**What is asked:** Give back the exact lines spanning from the line with "0.36, 0.13), 0.55)" to the line with "obj.parent = empty", with both of those lines included and no others.

--- Begin Information provided ---

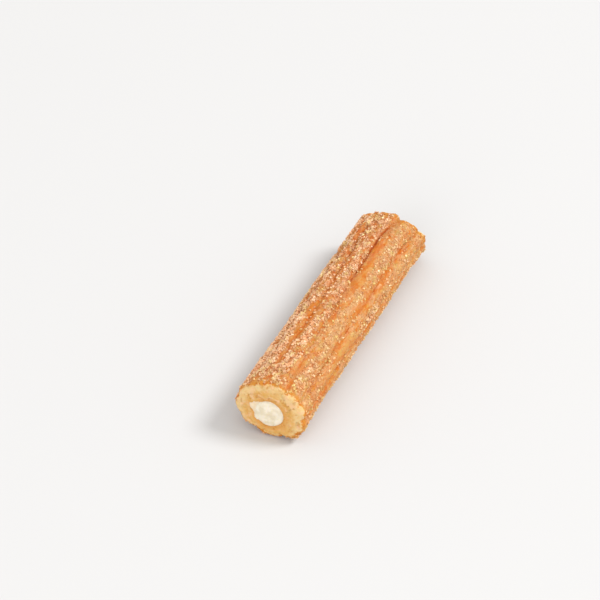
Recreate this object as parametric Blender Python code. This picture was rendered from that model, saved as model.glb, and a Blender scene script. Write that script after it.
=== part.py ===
"""A cream-filled churro: a ridged, fried dough stick with a core of cream from end to end.

Metres, +Z up. The churro lies along Y with its front cut end towards -Y, on the flat spots
that its lowest ridges have pressed into themselves. Angles run round the axis from +Z to +X.
"""

import math

import bmesh
import bpy

# Overall sizes, over the ridges
LENGTH = 0.1080  # along the axis, between the middles of the two cut ends
WIDTH = 0.0250
HEIGHT = 0.0226  # before the underside is pressed flat
FLAT_DEPTH = 0.0010  # how far the floor presses into the lowest ridges
TAPER = 0.006  # share by which the front is thicker, and the rear thinner, than the middle

# Ridges left by the star nozzle
RIDGES = 11
RIDGE_DEPTH = 0.0012  # crest to groove, at the middle
RIDGE_DEPTH_CHANGE = 0.20  # share by which the depth varies from place to place
REAR_DEEPENING = 0.22  # share by which the rear grooves are deeper, and the front shallower
CREST_FLATNESS = 2.5  # 2 is a round crest, more is flatter with a sharper groove
FIRST_GROOVE = math.radians(22.0)
TWIST = math.radians(2.0)  # clockwise, rear to front
DRIFT = math.radians(10.0)  # how far the first groove wanders off to one side
DRIFT_CURVE = (-1.05, -0.78, 0.60)  # of that, at the middle, per half length and per its square
DRIFT_SPREAD = math.radians(22.0)
LEFT_LINE = math.radians(-35.0)  # the line beside the first groove that wanders off to -X
LEFT_SPREAD = math.radians(16.0)
LEFT_DRIFT = math.radians(2.0)
# Its bends: where one starts and how long it is, as shares of half the length, and its size
LEFT_BENDS = ((-0.1, 0.40, math.radians(5.0)), (0.4, 0.35, math.radians(7.0)))
SWAY = math.radians(2.0)  # uneven spacing of the ridges
UNDER_SHIFT = math.radians(6.0)  # sets two ridges of the underside evenly on the floor
REAR_TURN = math.radians(11.0)  # extra twist that the cut gave the rear end
REAR_TURN_REACH = 0.016
BOW = -0.0002  # how far the axis bends sideways at the middle
SWELL = 0.0001  # uneven thickness along the length

# Cut ends
RIM_ROUND = 0.0019  # radius of the rounded outer rim
LIP_ROUND = 0.0010  # radius of the rounded edge where the cream comes out
FACE_SWELL = 0.0003  # how far a cut face bulges between rim and cream
FLARE = 0.020  # share by which an end spreads where it was cut
FLARE_REACH = 0.0070
SLANT_REACH = 0.020  # the slants fade out this far from an end
FRONT_SLANT = (-0.030, 0.030)  # metres of Y for each metre of X and of Z
REAR_SLANT = (0.060, -0.300)
SQUEEZE_REACH = 0.011
# Where the knife squeezed an end: end, angle, spread and metres pushed in (or out, below 0)
SQUEEZES = (
    (-1, math.radians(205), math.radians(26), 0.0021),
    (-1, math.radians(158), math.radians(19), 0.0013),
    (-1, math.radians(125), math.radians(14), -0.0009),
    (-1, math.radians(272), math.radians(20), -0.0004),
    (1, math.radians(108), math.radians(24), -0.0003),
)

# Cream core
CORE_RADIUS = 0.0052
CORE_OFFSET = (-0.00035, -0.0013)  # from the churro's axis, X and Z
CORE_UNEVENNESS = 0.05  # share of its radius
CREAM_GAP = 0.0003
CREAM_BULGE = 0.0008  # height of the dome at each end of the cream

# Fineness of the faceted solids
SIDES_PER_RIDGE = 8
SKIN_RINGS = 28
RIM_RINGS = 3
FACE_RINGS = 3
CORE_RINGS = 9
CREAM_SIDES = 40
CREAM_CAP_RINGS = 4

AXIS_HEIGHT = HEIGHT / 2 - FLAT_DEPTH
HALF = LENGTH / 2


def smooth_step(x):
    """0 below 0, 1 above 1 and a smooth rise between."""
    x = min(max(x, 0.0), 1.0)
    return x * x * (3 - 2 * x)


def groove_angle(turn, along):
    """Angle round the axis of a line of dough that left the nozzle at `turn`, from 0 to 2 pi."""
    share = along / HALF
    from_first = math.remainder(turn, 2 * math.pi)
    off = from_first / DRIFT_SPREAD
    curve = DRIFT_CURVE[0] + DRIFT_CURVE[1] * share + DRIFT_CURVE[2] * share * share
    drift = DRIFT * curve * math.exp(-off * off)
    off = (from_first - LEFT_LINE) / LEFT_SPREAD
    left = LEFT_DRIFT
    for start, reach, bend in LEFT_BENDS:
        left += bend * smooth_step((share - start) / reach)
    drift -= left * math.exp(-off * off)
    sway = SWAY * (math.sin(turn) + 0.3 * math.sin(5 * turn + share))
    sway -= UNDER_SHIFT * (0.5 - 0.5 * math.cos(turn)) ** 3
    rear = REAR_TURN * smooth_step(1 - (HALF - along) / REAR_TURN_REACH)
    return FIRST_GROOVE + turn - TWIST * share / 2 + drift + sway + rear


def ridge_depth(turn, along):
    """Crest-to-groove depth on this line, which is uneven."""
    share = along / HALF
    change = math.sin(2 * turn + 2.0 + 2.3 * share) + math.sin(5 * turn + 0.4 - 1.7 * share)
    return RIDGE_DEPTH * (1 + RIDGE_DEPTH_CHANGE * change + REAR_DEEPENING * share)


def squeeze(angle, along):
    """How far the skin is pushed in by the cut at the nearer end."""
    pushed = 0.0
    for end, middle, spread, depth in SQUEEZES:
        near_end = smooth_step(1 - (HALF - end * along) / SQUEEZE_REACH)
        off = math.remainder(angle - middle, 2 * math.pi) / spread
        pushed += near_end * depth * math.exp(-off * off)
    return pushed


def skin_point(turn, along):
    """X and Z on the ridged outside of the dough."""
    share = along / HALF
    across = 2 * (RIDGES * turn / (2 * math.pi) % 1) - 1  # 0 on a crest, 1 or -1 in a groove
    dip = ridge_depth(turn, along) * abs(across) ** CREST_FLATNESS
    swell = SWELL * (math.sin(5.3 * share + 0.5) + math.sin(turn + 3.1 * share))
    from_end = (HALF - abs(along)) / FLARE_REACH
    size = 1 - TAPER * share + FLARE * (1 - smooth_step(from_end))
    angle = groove_angle(turn, along)
    bulge = swell - dip - squeeze(angle, along)
    x = (size * WIDTH / 2 + bulge) * math.sin(angle)
    z = (size * HEIGHT / 2 + bulge) * math.cos(angle)
    return x + BOW * (1 - share * share), z


def core_point(turn, along, gap=0.0):
    """X and Z on the wall of the channel, or on the cream inside it at this gap."""
    share = along / HALF
    angle = groove_angle(turn, along)
    uneven = math.sin(2 * angle + 2.6 + 1.9 * share) + 0.6 * math.sin(3 * angle - 1.0 + 2.6 * share)
    radius = CORE_RADIUS * (1 + CORE_UNEVENNESS * uneven) - gap
    x = CORE_OFFSET[0] + BOW * (1 - share * share) + radius * math.sin(angle)
    return x, CORE_OFFSET[1] + radius * math.cos(angle)


def slanted(x, along, z):
    """Y of a point once the cut ends lean, which fades out along the length."""
    slant = FRONT_SLANT if along < 0 else REAR_SLANT
    near_end = smooth_step(1 - (HALF - abs(along)) / SLANT_REACH)
    return along + near_end * (slant[0] * x + slant[1] * z)


def dough_loop():
    """The dough's cross-section along its length, as (share of the wall, Y) pairs in a loop.

    The share is 0 on the channel's wall and 1 on the outside. The loop runs along the channel
    to the front, out over the front face and rim, back along the outside, and in at the rear.
    """
    wall = (WIDTH + HEIGHT) / 4 - CORE_RADIUS
    lip, rim = LIP_ROUND / wall, RIM_ROUND / wall
    loop = []
    for i in range(CORE_RINGS):  # channel, rear to front
        loop.append((0.0, (HALF - LIP_ROUND) * (1 - 2 * i / (CORE_RINGS - 1))))
    end = []
    for i in range(FACE_RINGS + 1):  # cut face, outwards from the lip
        share = i / FACE_RINGS
        swell = FACE_SWELL * math.sin(math.pi * share)
        end.append((lip + (1 - rim - lip) * share, HALF + swell))
    for i in range(1, RIM_RINGS + 1):  # rounded rim
        angle = math.pi / 2 * i / (RIM_RINGS + 1)
        end.append((1 - rim + rim * math.sin(angle), HALF - RIM_ROUND * (1 - math.cos(angle))))
    loop += [(share, -y) for share, y in end]
    for i in range(SKIN_RINGS):  # outside, front to rear
        loop.append((1.0, (HALF - RIM_ROUND) * (2 * i / (SKIN_RINGS - 1) - 1)))
    loop += end[::-1]
    return loop


def dough_point(turn, share, along):
    """The place of one corner of the dough's mesh, with the underside pressed flat."""
    inner, outer = core_point(turn, along), skin_point(turn, along)
    x = inner[0] + share * (outer[0] - inner[0])
    z = inner[1] + share * (outer[1] - inner[1])
    return x, slanted(x, along, z), max(z + AXIS_HEIGHT, 0.0)


def build_dough():
    """The dough: a ridged tube, its rings joined in one loop round the wall."""
    sides = RIDGES * SIDES_PER_RIDGE
    mesh = bmesh.new()
    rings = []
    for share, along in dough_loop():
        turns = [2 * math.pi * k / sides for k in range(sides)]
        rings.append([mesh.verts.new(dough_point(turn, share, along)) for turn in turns])
    join_rings(mesh, rings, closed=True)
    return finished_mesh(mesh, "churro_dough")


def cream_point(turn, share, along, bulge):
    """The place of one corner of the cream's mesh; share is 0 on its axis and 1 on its side."""
    share_of_axis = along / HALF
    outer = core_point(turn, along, CREAM_GAP)
    middle = (CORE_OFFSET[0] + BOW * (1 - share_of_axis**2), CORE_OFFSET[1])
    x = middle[0] + share * (outer[0] - middle[0])
    z = middle[1] + share * (outer[1] - middle[1])
    return x, slanted(x, along, z) + bulge, z + AXIS_HEIGHT


def cream_cap(mesh, sign):
    """Rings of a domed end of the cream, from its side inwards, and the point at its middle."""
    rings = []
    for i in range(CREAM_CAP_RINGS + 1):
        share = math.cos(math.pi / 2 * i / (CREAM_CAP_RINGS + 1))
        bulge = sign * CREAM_BULGE * math.sqrt(1 - share * share)
        turns = [2 * math.pi * k / CREAM_SIDES for k in range(CREAM_SIDES)]
        along = sign * (HALF - LIP_ROUND)
        ring = [mesh.verts.new(cream_point(turn, share, along, bulge)) for turn in turns]
        rings.append(ring)
    tip = mesh.verts.new(cream_point(0.0, 0.0, sign * (HALF - LIP_ROUND), sign * CREAM_BULGE))
    return rings, tip


def build_cream():
    """The cream: an uneven rod that fills the channel, with a domed end at each cut face."""
    mesh = bmesh.new()
    front, front_tip = cream_cap(mesh, -1)
    rear, rear_tip = cream_cap(mesh, 1)
    side = []
    for i in range(1, CORE_RINGS - 1):
        along = (HALF - LIP_ROUND) * (2 * i / (CORE_RINGS - 1) - 1)
        turns = [2 * math.pi * k / CREAM_SIDES for k in range(CREAM_SIDES)]
        side.append([mesh.verts.new(cream_point(turn, 1.0, along, 0.0)) for turn in turns])
    join_rings(mesh, front[::-1] + side + rear, closed=False)
    for k in range(CREAM_SIDES):
        after = (k + 1) % CREAM_SIDES
        mesh.faces.new((front_tip, front[-1][after], front[-1][k]))
        mesh.faces.new((rear_tip, rear[-1][k], rear[-1][after]))
    return finished_mesh(mesh, "cream_filling")


def join_rings(mesh, rings, closed):
    """Quads between each ring and the next, and from the last back to the first if closed."""
    pairs = list(zip(rings, rings[1:]))
    if closed:
        pairs.append((rings[-1], rings[0]))
    for ring, after in pairs:
        for k in range(len(ring)):
            nxt = (k + 1) % len(ring)
            mesh.faces.new((ring[k], after[k], after[nxt], ring[nxt]))


def finished_mesh(mesh, name):
    """A mesh with its faces pointing out, shaded smooth apart from real edges."""
    bmesh.ops.recalc_face_normals(mesh, faces=mesh.faces)
    data = bpy.data.meshes.new(name)
    mesh.to_mesh(data)
    mesh.free()
    data.shade_smooth()
    data.set_sharp_from_angle(angle=math.radians(50))
    return data


def material(name, color, roughness):
    """A plain food surface, with no metal in it."""
    made = bpy.data.materials.new(name)
    made.use_nodes = True
    shader = made.node_tree.nodes["Principled BSDF"]
    shader.inputs["Base Color"].default_value = (*color, 1.0)
    shader.inputs["Roughness"].default_value = roughness
    shader.inputs["Metallic"].default_value = 0.0
    return made


def add_object(mesh, finish):
    """One named object for one piece of the food."""
    mesh.materials.append(finish)
    made = bpy.data.objects.new(mesh.name, mesh)
    bpy.context.scene.collection.objects.link(made)
    return made


def centre_on_origin(objects):
    """Moves the pieces together, so that the middle of their box lies over the origin."""
    corners = [vertex.co for made in objects for vertex in made.data.vertices]
    for axis in (0, 1):
        values = [corner[axis] for corner in corners]
        middle = (min(values) + max(values)) / 2
        for made in objects:
            made.location[axis] -= middle


def main():
    for old in list(bpy.data.objects):
        bpy.data.objects.remove(old, do_unlink=True)
    crust = material("fried_dough", (0.72, 0.36, 0.13), 0.55)
    cream = material("cream", (0.86, 0.78, 0.60), 0.35)
    centre_on_origin([add_object(build_dough(), crust), add_object(build_cream(), cream)])


main()
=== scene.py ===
import math

import bpy
import bmesh
from mathutils import Matrix, Vector, noise
from mathutils.bvhtree import BVHTree


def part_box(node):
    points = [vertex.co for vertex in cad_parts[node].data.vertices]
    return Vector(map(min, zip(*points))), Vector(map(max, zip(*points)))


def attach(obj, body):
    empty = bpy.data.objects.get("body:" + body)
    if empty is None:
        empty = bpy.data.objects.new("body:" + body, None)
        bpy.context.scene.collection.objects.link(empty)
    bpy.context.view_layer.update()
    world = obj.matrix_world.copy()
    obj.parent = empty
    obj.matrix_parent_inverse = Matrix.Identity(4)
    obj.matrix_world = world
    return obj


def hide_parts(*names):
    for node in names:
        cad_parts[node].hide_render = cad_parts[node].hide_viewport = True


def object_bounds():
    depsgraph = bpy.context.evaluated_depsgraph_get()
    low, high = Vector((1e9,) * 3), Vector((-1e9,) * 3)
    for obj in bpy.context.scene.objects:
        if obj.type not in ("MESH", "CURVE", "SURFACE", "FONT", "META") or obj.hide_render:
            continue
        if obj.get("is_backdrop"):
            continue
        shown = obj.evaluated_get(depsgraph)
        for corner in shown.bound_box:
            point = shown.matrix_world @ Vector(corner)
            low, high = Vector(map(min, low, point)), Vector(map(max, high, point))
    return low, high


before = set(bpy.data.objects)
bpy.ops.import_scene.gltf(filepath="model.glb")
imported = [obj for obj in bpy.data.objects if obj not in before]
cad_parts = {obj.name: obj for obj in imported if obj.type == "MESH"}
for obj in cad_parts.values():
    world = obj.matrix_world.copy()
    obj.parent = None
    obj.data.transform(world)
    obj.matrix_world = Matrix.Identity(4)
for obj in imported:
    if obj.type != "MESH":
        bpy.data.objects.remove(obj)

cadLow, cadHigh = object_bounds()
mm = 0.001
tau = 2 * math.pi


def tone(red, green, blue):  # a screen colour from 0 to 255, as the linear colour that nodes mix
    steps = [channel / 255 for channel in (red, green, blue)]
    return tuple(((step + 0.055) / 1.055) ** 2.4 if step > 0.04 else step / 12.92 for step in steps)


def pick(sockets, key):  # a socket by its name or its place among those in use
    used = [socket for socket in sockets if socket.enabled]
    if isinstance(key, int):
        return used[key]
    return next(socket for socket in used if socket.name == key)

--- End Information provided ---

**Answer to this task:**
    crust = material("fried_dough", (0.72, 0.36, 0.13), 0.55)
    cream = material("cream", (0.86, 0.78, 0.60), 0.35)
    centre_on_origin([add_object(build_dough(), crust), add_object(build_cream(), cream)])


main()
=== scene.py ===
import math

import bpy
import bmesh
from mathutils import Matrix, Vector, noise
from mathutils.bvhtree import BVHTree


def part_box(node):
    points = [vertex.co for vertex in cad_parts[node].data.vertices]
    return Vector(map(min, zip(*points))), Vector(map(max, zip(*points)))


def attach(obj, body):
    empty = bpy.data.objects.get("body:" + body)
    if empty is None:
        empty = bpy.data.objects.new("body:" + body, None)
        bpy.context.scene.collection.objects.link(empty)
    bpy.context.view_layer.update()
    world = obj.matrix_world.copy()
    obj.parent = empty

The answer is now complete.